• [Problem requirements]: Copy, without any alteration, the lines from the one that includes "channel_body();" up to and including the one that includes "cad_parts[node].hide_render = cad_parts[node].hide_viewport".

• [Collected material]:

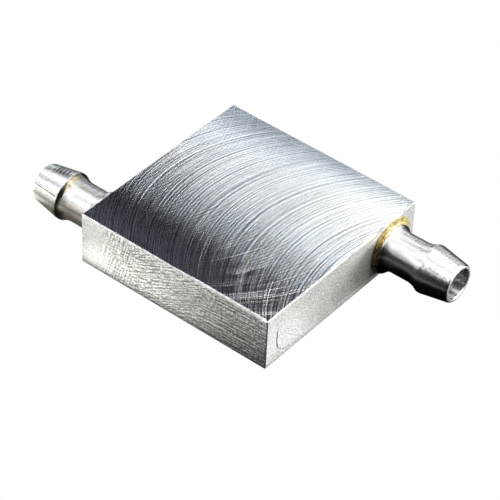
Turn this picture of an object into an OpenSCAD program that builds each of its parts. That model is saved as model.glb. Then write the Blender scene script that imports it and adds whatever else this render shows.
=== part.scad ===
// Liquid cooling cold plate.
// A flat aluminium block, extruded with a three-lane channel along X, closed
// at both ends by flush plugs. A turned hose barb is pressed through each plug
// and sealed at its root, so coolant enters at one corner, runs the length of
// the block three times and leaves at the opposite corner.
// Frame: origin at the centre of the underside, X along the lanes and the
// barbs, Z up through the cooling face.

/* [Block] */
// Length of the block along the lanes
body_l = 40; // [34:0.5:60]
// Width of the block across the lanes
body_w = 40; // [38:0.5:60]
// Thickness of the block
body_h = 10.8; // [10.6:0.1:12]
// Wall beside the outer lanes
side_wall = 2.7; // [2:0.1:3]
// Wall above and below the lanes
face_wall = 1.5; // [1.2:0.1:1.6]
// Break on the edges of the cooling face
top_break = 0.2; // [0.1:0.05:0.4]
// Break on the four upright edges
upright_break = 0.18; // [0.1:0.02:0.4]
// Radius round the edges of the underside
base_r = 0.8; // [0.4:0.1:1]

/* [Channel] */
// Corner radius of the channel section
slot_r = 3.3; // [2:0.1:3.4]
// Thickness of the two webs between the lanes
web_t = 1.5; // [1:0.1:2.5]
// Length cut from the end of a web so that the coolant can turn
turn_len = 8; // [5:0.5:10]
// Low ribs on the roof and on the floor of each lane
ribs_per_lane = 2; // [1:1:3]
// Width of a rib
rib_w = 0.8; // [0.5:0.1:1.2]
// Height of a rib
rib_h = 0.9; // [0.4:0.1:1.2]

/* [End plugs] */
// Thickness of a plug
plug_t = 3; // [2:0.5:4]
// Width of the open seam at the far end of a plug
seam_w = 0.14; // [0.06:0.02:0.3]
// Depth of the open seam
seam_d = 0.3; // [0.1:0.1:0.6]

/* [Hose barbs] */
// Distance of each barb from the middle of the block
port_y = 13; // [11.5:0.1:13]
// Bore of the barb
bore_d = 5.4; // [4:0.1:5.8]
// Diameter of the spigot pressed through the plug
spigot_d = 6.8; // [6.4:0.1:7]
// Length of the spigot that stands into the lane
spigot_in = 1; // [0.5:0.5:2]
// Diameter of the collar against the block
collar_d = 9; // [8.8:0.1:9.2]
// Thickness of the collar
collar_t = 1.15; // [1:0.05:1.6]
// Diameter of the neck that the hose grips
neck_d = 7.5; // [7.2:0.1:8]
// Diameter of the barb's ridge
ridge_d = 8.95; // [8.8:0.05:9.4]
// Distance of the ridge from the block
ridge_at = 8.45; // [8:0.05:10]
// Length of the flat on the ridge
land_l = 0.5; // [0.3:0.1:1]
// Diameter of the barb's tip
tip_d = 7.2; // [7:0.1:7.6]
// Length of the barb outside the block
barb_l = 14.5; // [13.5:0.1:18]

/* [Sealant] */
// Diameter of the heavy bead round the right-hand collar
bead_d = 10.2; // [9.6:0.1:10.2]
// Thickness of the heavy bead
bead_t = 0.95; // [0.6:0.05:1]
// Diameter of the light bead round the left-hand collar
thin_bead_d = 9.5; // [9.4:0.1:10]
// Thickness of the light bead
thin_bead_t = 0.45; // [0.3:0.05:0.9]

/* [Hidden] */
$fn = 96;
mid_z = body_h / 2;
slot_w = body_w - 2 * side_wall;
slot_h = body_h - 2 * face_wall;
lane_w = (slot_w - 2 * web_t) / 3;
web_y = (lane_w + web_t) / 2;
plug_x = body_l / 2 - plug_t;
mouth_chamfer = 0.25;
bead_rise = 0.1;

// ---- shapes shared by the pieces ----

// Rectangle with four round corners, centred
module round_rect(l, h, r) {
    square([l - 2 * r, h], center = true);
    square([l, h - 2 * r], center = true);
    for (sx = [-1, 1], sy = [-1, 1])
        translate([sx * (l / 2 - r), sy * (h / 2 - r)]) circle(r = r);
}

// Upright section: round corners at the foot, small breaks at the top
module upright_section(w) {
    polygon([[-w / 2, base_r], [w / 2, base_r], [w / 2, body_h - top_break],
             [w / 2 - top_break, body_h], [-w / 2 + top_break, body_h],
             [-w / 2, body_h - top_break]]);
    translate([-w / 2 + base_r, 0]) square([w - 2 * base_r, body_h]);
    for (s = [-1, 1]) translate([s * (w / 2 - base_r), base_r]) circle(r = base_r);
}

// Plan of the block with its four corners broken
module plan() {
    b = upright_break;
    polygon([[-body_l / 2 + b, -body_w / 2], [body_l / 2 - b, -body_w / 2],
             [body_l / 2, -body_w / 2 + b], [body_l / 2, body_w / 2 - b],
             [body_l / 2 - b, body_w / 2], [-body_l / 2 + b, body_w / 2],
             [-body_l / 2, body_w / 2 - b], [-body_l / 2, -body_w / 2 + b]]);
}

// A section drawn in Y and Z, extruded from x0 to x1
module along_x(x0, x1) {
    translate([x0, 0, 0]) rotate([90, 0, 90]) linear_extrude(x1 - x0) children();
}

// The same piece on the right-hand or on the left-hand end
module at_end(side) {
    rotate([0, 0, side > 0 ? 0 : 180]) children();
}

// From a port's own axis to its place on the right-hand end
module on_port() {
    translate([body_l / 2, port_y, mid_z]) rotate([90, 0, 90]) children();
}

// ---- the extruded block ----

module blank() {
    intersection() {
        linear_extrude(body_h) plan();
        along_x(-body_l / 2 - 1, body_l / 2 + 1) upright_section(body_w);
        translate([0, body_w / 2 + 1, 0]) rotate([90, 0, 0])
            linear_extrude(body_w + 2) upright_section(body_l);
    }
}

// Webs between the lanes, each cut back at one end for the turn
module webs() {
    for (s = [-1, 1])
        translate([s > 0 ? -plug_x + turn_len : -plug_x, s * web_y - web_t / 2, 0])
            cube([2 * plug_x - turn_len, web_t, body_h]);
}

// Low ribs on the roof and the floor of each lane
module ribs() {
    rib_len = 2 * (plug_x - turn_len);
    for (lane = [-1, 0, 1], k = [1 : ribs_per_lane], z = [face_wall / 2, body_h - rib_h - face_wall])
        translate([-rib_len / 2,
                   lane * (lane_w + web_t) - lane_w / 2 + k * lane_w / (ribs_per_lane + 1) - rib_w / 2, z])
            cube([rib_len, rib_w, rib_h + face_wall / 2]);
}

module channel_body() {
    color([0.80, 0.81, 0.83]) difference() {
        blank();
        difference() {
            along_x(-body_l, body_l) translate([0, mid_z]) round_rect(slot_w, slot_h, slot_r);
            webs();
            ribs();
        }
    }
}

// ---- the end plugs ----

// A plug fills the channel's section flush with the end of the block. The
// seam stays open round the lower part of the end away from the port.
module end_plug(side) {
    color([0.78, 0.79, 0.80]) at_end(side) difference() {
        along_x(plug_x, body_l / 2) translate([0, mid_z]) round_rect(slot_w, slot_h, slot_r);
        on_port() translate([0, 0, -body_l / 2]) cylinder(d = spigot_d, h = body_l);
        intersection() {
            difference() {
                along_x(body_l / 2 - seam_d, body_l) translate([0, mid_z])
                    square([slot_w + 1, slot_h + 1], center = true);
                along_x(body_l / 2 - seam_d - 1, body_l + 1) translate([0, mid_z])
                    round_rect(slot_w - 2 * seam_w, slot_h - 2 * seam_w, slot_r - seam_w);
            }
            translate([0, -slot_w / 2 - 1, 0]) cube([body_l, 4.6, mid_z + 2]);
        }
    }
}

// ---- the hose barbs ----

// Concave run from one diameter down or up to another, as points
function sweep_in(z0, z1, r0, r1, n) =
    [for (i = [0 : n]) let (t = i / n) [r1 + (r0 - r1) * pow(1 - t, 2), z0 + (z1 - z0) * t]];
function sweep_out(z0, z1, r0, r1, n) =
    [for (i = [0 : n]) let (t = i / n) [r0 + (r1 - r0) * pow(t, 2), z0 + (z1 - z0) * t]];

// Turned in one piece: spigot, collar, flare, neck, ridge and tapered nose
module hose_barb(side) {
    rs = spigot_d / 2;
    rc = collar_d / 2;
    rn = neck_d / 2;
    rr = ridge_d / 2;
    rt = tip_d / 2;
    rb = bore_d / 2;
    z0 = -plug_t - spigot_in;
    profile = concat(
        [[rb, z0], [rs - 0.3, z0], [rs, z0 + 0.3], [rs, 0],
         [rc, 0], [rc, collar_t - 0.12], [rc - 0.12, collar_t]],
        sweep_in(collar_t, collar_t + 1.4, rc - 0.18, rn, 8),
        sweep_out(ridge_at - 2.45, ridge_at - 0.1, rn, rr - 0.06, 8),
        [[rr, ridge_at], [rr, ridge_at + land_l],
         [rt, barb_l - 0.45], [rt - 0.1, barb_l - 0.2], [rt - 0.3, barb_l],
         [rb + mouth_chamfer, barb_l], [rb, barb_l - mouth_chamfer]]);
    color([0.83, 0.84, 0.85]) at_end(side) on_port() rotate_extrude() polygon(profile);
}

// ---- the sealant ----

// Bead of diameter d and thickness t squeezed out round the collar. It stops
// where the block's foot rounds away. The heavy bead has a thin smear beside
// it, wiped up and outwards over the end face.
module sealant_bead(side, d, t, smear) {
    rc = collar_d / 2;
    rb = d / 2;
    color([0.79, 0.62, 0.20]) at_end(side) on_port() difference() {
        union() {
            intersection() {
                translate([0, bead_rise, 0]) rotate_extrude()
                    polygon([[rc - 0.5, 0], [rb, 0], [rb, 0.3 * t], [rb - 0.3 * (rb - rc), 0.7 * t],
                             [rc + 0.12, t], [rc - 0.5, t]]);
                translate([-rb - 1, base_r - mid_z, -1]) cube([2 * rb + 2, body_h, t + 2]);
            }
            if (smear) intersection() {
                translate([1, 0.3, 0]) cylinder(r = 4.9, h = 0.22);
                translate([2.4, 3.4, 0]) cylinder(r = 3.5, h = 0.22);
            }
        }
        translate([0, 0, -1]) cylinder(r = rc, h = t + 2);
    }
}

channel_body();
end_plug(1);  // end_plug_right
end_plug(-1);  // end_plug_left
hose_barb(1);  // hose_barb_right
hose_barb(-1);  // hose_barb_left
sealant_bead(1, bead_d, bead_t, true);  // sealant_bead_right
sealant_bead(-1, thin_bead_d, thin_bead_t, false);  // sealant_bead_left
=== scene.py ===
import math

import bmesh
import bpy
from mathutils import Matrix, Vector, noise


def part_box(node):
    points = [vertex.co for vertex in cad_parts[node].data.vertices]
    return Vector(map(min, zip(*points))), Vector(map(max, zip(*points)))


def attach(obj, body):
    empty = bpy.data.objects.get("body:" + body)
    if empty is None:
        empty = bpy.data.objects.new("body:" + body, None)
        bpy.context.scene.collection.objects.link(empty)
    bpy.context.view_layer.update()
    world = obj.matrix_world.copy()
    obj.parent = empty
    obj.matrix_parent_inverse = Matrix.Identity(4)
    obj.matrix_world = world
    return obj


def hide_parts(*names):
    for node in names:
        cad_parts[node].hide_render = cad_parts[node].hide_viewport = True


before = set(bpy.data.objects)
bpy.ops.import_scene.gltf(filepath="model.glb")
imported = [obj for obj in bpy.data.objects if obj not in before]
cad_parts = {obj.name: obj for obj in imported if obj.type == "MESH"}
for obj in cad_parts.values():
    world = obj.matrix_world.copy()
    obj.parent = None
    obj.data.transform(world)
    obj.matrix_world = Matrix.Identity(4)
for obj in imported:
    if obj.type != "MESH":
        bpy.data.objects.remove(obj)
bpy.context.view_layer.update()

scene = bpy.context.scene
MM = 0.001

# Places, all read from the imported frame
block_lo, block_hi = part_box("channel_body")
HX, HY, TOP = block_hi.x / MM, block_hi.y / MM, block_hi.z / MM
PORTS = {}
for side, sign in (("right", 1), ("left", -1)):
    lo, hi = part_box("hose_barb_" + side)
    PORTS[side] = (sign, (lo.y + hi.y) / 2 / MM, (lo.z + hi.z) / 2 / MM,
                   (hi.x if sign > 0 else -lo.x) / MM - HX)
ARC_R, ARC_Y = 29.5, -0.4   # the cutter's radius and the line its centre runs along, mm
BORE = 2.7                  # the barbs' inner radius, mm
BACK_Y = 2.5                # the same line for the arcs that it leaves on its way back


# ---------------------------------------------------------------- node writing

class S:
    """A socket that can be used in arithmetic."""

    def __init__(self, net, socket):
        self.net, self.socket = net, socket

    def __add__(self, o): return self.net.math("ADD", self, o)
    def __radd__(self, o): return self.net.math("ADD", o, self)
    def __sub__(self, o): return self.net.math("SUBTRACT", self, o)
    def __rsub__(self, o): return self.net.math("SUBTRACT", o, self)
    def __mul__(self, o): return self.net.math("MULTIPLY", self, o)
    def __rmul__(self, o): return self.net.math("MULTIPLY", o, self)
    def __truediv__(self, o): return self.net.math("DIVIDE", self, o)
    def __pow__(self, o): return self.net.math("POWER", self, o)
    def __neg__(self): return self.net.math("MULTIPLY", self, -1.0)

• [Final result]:
channel_body();
end_plug(1);  // end_plug_right
end_plug(-1);  // end_plug_left
hose_barb(1);  // hose_barb_right
hose_barb(-1);  // hose_barb_left
sealant_bead(1, bead_d, bead_t, true);  // sealant_bead_right
sealant_bead(-1, thin_bead_d, thin_bead_t, false);  // sealant_bead_left
=== scene.py ===
import math

import bmesh
import bpy
from mathutils import Matrix, Vector, noise


def part_box(node):
    points = [vertex.co for vertex in cad_parts[node].data.vertices]
    return Vector(map(min, zip(*points))), Vector(map(max, zip(*points)))


def attach(obj, body):
    empty = bpy.data.objects.get("body:" + body)
    if empty is None:
        empty = bpy.data.objects.new("body:" + body, None)
        bpy.context.scene.collection.objects.link(empty)
    bpy.context.view_layer.update()
    world = obj.matrix_world.copy()
    obj.parent = empty
    obj.matrix_parent_inverse = Matrix.Identity(4)
    obj.matrix_world = world
    return obj


def hide_parts(*names):
    for node in names:
        cad_parts[node].hide_render = cad_parts[node].hide_viewport = True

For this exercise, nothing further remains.